Hello, as far as speech is concerned, you can try Turboscribe.ai or Clideo.com. They offer freemium options. In the former, you can upload an audio or video file, or you can provide a link to a youtube video. In the latter, you must upload a video file.
The success of metallurgists, oil exploration engineers, etc in extracting their precious products results from accurate knowledge of the nature of the products themselves. But ask a well-informed research scientist what determines a musical tone or any speech sound, the best response is a guess. How, then, could I recommend the best method for extracting what no one knows from where it does not exist? Our knowledge of speech and music as prescribed by psychoacoustic procedures is fundamentally flawed and practically futile.
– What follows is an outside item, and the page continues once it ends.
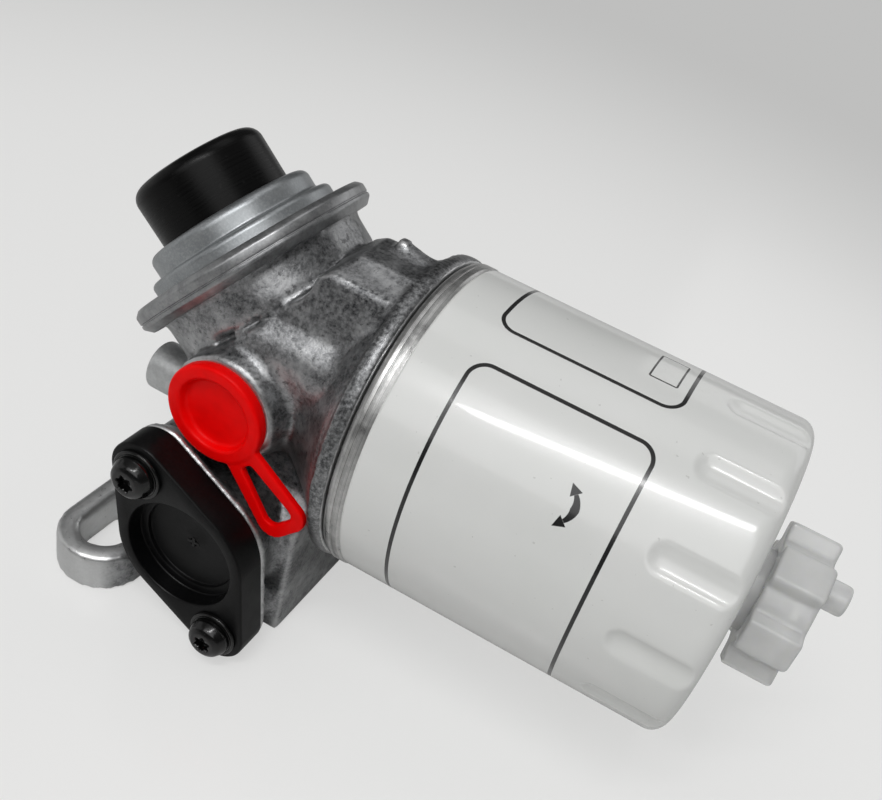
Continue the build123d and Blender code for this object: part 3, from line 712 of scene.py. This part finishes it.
# Heater cover: a thick black anodised aluminium flange over the fuel heater, milled with a
# stepped round recess and held by two screws. Its edges are broken and rubbed a little.
cover_back, cover_face = 43.0, 53.0
screw_x, screw_z, screw_hole = 15.0, 22.4, 3.3
lobes = [(0.0, 0.0, 21.2), (-screw_x, screw_z, 9.5), (screw_x, -screw_z, 9.5)]
rim_profile = [(0.25, cover_back), (0.0, 43.25), (0.0, 52.2), (0.08, 52.6), (0.30, 52.9), (0.62, cover_face)]
recess_profile = [
    (17.9, cover_face), (17.65, 52.9), (17.5, 52.65), (17.5, 47.9), (17.3, 47.6), (17.0, 47.5), (15.2, 47.5),
    (15.0, 47.4), (14.9, 47.2), (14.9, 46.3), (14.7, 46.05), (14.4, 46.0), (1.6, 46.0), (1.35, 45.9),
    (1.3, 45.7), (1.3, 45.4),
]


def wrapped(circles, inset, count=360):
    """Outline of a band stretched round circles, drawn in by inset, as (x, z) points."""
    points = []
    for step in range(count):
        angle = 2 * pi * step / count
        reach = [x * cos(angle) + z * sin(angle) + r - inset for x, z, r in circles]
        x, z, r = circles[reach.index(max(reach))]
        points.append((x + (r - inset) * cos(angle), z + (r - inset) * sin(angle)))
    return points


def cover_loop(form, points, depth):
    """Closed loop of points at a distance in front of the head's middle plane."""
    return [form.verts.new((0.001 * (cover_x + x), -0.001 * depth, 0.001 * (cover_z + z))) for x, z in points]


def filled(form, loops):
    """Flat face inside the first loop, with the other loops left open."""
    edges = []
    for loop in loops:
        for index in range(len(loop)):
            pair = (loop[index], loop[(index + 1) % len(loop)])
            edges.append(form.edges.get(pair) or form.edges.new(pair))
    bmesh.ops.triangle_fill(form, edges=edges, use_beauty=True, use_dissolve=False)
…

I recommend that we start it all over again from the scratch as there exists no valid method for extracting functional features of music and speech. Here is my evidence:
https://doi.org/10.18103/mra.v11i12.4828 My other relevant articles in cited in the references, to show that music, speech and hearing research is material and human resources being flushed down the drain.
For Speech - phonetic content Higher order MFCC would be ideal
For Music - Both Higher order MFCC coefficients and lower order MFCC coefficients (1-4) probably be helpful. Lower order MFCC is useful in pitch , spectral energy distribution.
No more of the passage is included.